> [PROBLEM DETAILS] Will you give the material below again, every line exactly as it is?
>> Begin
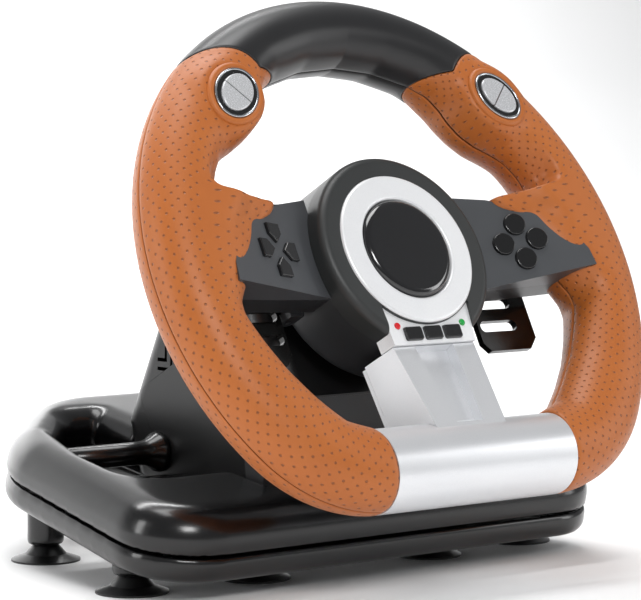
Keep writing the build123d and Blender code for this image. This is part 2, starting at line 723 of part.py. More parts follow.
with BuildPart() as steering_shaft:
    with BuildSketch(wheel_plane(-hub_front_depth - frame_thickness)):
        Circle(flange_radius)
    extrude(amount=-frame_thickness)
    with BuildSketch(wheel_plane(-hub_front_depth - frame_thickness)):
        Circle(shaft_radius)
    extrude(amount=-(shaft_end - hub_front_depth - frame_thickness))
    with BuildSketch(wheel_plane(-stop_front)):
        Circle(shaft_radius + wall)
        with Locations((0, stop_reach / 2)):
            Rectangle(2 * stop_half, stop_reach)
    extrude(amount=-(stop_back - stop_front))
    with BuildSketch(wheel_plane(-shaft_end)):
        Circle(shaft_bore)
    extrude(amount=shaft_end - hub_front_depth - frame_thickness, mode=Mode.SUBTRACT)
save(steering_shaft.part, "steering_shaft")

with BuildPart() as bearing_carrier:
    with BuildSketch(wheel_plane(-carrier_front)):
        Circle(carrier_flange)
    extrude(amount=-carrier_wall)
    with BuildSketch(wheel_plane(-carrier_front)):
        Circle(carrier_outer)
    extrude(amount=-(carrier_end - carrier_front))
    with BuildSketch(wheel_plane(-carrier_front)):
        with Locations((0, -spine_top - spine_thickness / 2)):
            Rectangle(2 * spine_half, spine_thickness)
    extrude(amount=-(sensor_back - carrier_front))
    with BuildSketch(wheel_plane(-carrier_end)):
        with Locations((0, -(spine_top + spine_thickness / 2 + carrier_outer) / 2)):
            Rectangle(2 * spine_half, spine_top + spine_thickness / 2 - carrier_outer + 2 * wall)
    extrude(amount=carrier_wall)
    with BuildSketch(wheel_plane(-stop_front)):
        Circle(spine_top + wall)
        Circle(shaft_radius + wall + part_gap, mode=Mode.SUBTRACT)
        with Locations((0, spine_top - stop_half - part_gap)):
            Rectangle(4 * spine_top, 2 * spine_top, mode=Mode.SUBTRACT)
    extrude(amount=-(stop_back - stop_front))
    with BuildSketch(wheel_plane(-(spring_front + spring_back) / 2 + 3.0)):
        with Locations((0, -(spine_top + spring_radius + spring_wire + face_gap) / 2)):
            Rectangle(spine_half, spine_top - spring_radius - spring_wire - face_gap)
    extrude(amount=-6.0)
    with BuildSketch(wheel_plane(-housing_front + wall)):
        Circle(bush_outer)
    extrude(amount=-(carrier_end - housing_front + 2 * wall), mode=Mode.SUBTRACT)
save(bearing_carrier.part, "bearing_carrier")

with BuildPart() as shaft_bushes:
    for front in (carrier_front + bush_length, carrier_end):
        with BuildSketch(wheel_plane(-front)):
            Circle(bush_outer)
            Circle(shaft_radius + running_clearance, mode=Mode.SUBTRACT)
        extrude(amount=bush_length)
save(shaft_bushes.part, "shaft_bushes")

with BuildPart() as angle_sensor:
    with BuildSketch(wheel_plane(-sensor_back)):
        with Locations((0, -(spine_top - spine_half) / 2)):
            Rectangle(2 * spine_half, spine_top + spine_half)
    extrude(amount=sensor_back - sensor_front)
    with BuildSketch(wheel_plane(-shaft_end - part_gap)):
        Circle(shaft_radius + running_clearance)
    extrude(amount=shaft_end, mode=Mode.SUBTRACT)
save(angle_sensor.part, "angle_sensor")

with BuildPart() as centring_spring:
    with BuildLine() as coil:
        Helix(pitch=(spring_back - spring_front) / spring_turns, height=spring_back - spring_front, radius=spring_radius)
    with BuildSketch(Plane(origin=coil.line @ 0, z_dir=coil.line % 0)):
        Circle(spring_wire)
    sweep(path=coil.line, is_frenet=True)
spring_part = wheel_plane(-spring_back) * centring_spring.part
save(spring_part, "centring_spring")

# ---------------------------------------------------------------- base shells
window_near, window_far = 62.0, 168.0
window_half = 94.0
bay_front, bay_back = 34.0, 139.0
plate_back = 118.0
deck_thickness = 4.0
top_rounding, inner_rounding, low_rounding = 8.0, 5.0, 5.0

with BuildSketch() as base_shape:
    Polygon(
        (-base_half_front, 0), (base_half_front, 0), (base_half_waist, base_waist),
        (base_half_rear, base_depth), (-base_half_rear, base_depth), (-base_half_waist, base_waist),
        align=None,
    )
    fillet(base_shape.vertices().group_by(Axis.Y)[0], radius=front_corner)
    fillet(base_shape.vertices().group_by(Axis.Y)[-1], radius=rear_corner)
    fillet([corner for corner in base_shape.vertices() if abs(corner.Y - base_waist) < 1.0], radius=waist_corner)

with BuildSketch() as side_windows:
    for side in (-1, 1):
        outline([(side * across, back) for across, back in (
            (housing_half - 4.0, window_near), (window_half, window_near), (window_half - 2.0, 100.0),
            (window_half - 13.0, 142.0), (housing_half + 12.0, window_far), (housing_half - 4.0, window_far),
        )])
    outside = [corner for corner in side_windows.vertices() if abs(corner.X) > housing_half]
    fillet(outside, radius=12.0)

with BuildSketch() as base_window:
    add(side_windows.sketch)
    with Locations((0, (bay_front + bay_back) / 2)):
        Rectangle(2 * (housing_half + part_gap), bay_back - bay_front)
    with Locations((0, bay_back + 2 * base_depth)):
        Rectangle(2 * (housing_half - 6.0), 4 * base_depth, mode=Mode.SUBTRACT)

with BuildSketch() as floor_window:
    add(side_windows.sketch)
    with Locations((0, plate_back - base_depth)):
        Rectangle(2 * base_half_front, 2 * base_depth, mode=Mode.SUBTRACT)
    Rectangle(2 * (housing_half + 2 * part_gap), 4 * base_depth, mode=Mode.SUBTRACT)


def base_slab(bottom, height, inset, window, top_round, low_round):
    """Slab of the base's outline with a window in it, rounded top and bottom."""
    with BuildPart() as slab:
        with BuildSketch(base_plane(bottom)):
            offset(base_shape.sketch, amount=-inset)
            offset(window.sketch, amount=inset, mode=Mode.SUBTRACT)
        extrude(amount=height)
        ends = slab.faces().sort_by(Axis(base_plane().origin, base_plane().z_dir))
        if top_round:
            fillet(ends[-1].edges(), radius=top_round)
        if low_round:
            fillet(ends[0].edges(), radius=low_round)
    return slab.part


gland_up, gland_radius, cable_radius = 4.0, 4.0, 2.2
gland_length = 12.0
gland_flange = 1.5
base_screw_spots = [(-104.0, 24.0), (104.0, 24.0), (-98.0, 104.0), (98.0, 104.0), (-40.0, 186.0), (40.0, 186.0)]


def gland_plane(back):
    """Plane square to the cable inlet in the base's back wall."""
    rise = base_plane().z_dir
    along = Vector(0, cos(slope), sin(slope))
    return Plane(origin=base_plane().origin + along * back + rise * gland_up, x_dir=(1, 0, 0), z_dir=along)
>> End
> [RIGHT ANSWER]
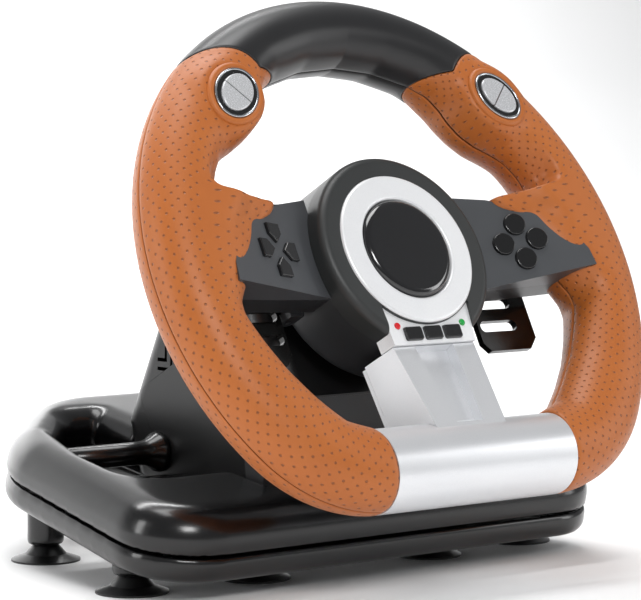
Keep writing the build123d and Blender code for this image. This is part 2, starting at line 723 of part.py. More parts follow.
with BuildPart() as steering_shaft:
    with BuildSketch(wheel_plane(-hub_front_depth - frame_thickness)):
        Circle(flange_radius)
    extrude(amount=-frame_thickness)
    with BuildSketch(wheel_plane(-hub_front_depth - frame_thickness)):
        Circle(shaft_radius)
    extrude(amount=-(shaft_end - hub_front_depth - frame_thickness))
    with BuildSketch(wheel_plane(-stop_front)):
        Circle(shaft_radius + wall)
        with Locations((0, stop_reach / 2)):
            Rectangle(2 * stop_half, stop_reach)
    extrude(amount=-(stop_back - stop_front))
    with BuildSketch(wheel_plane(-shaft_end)):
        Circle(shaft_bore)
    extrude(amount=shaft_end - hub_front_depth - frame_thickness, mode=Mode.SUBTRACT)
save(steering_shaft.part, "steering_shaft")

with BuildPart() as bearing_carrier:
    with BuildSketch(wheel_plane(-carrier_front)):
        Circle(carrier_flange)
    extrude(amount=-carrier_wall)
    with BuildSketch(wheel_plane(-carrier_front)):
        Circle(carrier_outer)
    extrude(amount=-(carrier_end - carrier_front))
    with BuildSketch(wheel_plane(-carrier_front)):
        with Locations((0, -spine_top - spine_thickness / 2)):
            Rectangle(2 * spine_half, spine_thickness)
    extrude(amount=-(sensor_back - carrier_front))
    with BuildSketch(wheel_plane(-carrier_end)):
        with Locations((0, -(spine_top + spine_thickness / 2 + carrier_outer) / 2)):
            Rectangle(2 * spine_half, spine_top + spine_thickness / 2 - carrier_outer + 2 * wall)
    extrude(amount=carrier_wall)
    with BuildSketch(wheel_plane(-stop_front)):
        Circle(spine_top + wall)
        Circle(shaft_radius + wall + part_gap, mode=Mode.SUBTRACT)
        with Locations((0, spine_top - stop_half - part_gap)):
            Rectangle(4 * spine_top, 2 * spine_top, mode=Mode.SUBTRACT)
    extrude(amount=-(stop_back - stop_front))
    with BuildSketch(wheel_plane(-(spring_front + spring_back) / 2 + 3.0)):
        with Locations((0, -(spine_top + spring_radius + spring_wire + face_gap) / 2)):
            Rectangle(spine_half, spine_top - spring_radius - spring_wire - face_gap)
    extrude(amount=-6.0)
    with BuildSketch(wheel_plane(-housing_front + wall)):
        Circle(bush_outer)
    extrude(amount=-(carrier_end - housing_front + 2 * wall), mode=Mode.SUBTRACT)
save(bearing_carrier.part, "bearing_carrier")

with BuildPart() as shaft_bushes:
    for front in (carrier_front + bush_length, carrier_end):
        with BuildSketch(wheel_plane(-front)):
            Circle(bush_outer)
            Circle(shaft_radius + running_clearance, mode=Mode.SUBTRACT)
        extrude(amount=bush_length)
save(shaft_bushes.part, "shaft_bushes")

with BuildPart() as angle_sensor:
    with BuildSketch(wheel_plane(-sensor_back)):
        with Locations((0, -(spine_top - spine_half) / 2)):
            Rectangle(2 * spine_half, spine_top + spine_half)
    extrude(amount=sensor_back - sensor_front)
    with BuildSketch(wheel_plane(-shaft_end - part_gap)):
        Circle(shaft_radius + running_clearance)
    extrude(amount=shaft_end, mode=Mode.SUBTRACT)
save(angle_sensor.part, "angle_sensor")

with BuildPart() as centring_spring:
    with BuildLine() as coil:
        Helix(pitch=(spring_back - spring_front) / spring_turns, height=spring_back - spring_front, radius=spring_radius)
    with BuildSketch(Plane(origin=coil.line @ 0, z_dir=coil.line % 0)):
        Circle(spring_wire)
    sweep(path=coil.line, is_frenet=True)
spring_part = wheel_plane(-spring_back) * centring_spring.part
save(spring_part, "centring_spring")

# ---------------------------------------------------------------- base shells
window_near, window_far = 62.0, 168.0
window_half = 94.0
bay_front, bay_back = 34.0, 139.0
plate_back = 118.0
deck_thickness = 4.0
top_rounding, inner_rounding, low_rounding = 8.0, 5.0, 5.0

with BuildSketch() as base_shape:
    Polygon(
        (-base_half_front, 0), (base_half_front, 0), (base_half_waist, base_waist),
        (base_half_rear, base_depth), (-base_half_rear, base_depth), (-base_half_waist, base_waist),
        align=None,
    )
    fillet(base_shape.vertices().group_by(Axis.Y)[0], radius=front_corner)
    fillet(base_shape.vertices().group_by(Axis.Y)[-1], radius=rear_corner)
    fillet([corner for corner in base_shape.vertices() if abs(corner.Y - base_waist) < 1.0], radius=waist_corner)

with BuildSketch() as side_windows:
    for side in (-1, 1):
        outline([(side * across, back) for across, back in (
            (housing_half - 4.0, window_near), (window_half, window_near), (window_half - 2.0, 100.0),
            (window_half - 13.0, 142.0), (housing_half + 12.0, window_far), (housing_half - 4.0, window_far),
        )])
    outside = [corner for corner in side_windows.vertices() if abs(corner.X) > housing_half]
    fillet(outside, radius=12.0)

with BuildSketch() as base_window:
    add(side_windows.sketch)
    with Locations((0, (bay_front + bay_back) / 2)):
        Rectangle(2 * (housing_half + part_gap), bay_back - bay_front)
    with Locations((0, bay_back + 2 * base_depth)):
        Rectangle(2 * (housing_half - 6.0), 4 * base_depth, mode=Mode.SUBTRACT)

with BuildSketch() as floor_window:
    add(side_windows.sketch)
    with Locations((0, plate_back - base_depth)):
        Rectangle(2 * base_half_front, 2 * base_depth, mode=Mode.SUBTRACT)
    Rectangle(2 * (housing_half + 2 * part_gap), 4 * base_depth, mode=Mode.SUBTRACT)


def base_slab(bottom, height, inset, window, top_round, low_round):
    """Slab of the base's outline with a window in it, rounded top and bottom."""
    with BuildPart() as slab:
        with BuildSketch(base_plane(bottom)):
            offset(base_shape.sketch, amount=-inset)
            offset(window.sketch, amount=inset, mode=Mode.SUBTRACT)
        extrude(amount=height)
        ends = slab.faces().sort_by(Axis(base_plane().origin, base_plane().z_dir))
        if top_round:
            fillet(ends[-1].edges(), radius=top_round)
        if low_round:
            fillet(ends[0].edges(), radius=low_round)
    return slab.part


gland_up, gland_radius, cable_radius = 4.0, 4.0, 2.2
gland_length = 12.0
gland_flange = 1.5
base_screw_spots = [(-104.0, 24.0), (104.0, 24.0), (-98.0, 104.0), (98.0, 104.0), (-40.0, 186.0), (40.0, 186.0)]


def gland_plane(back):
    """Plane square to the cable inlet in the base's back wall."""
    rise = base_plane().z_dir
    along = Vector(0, cos(slope), sin(slope))
    return Plane(origin=base_plane().origin + along * back + rise * gland_up, x_dir=(1, 0, 0), z_dir=along)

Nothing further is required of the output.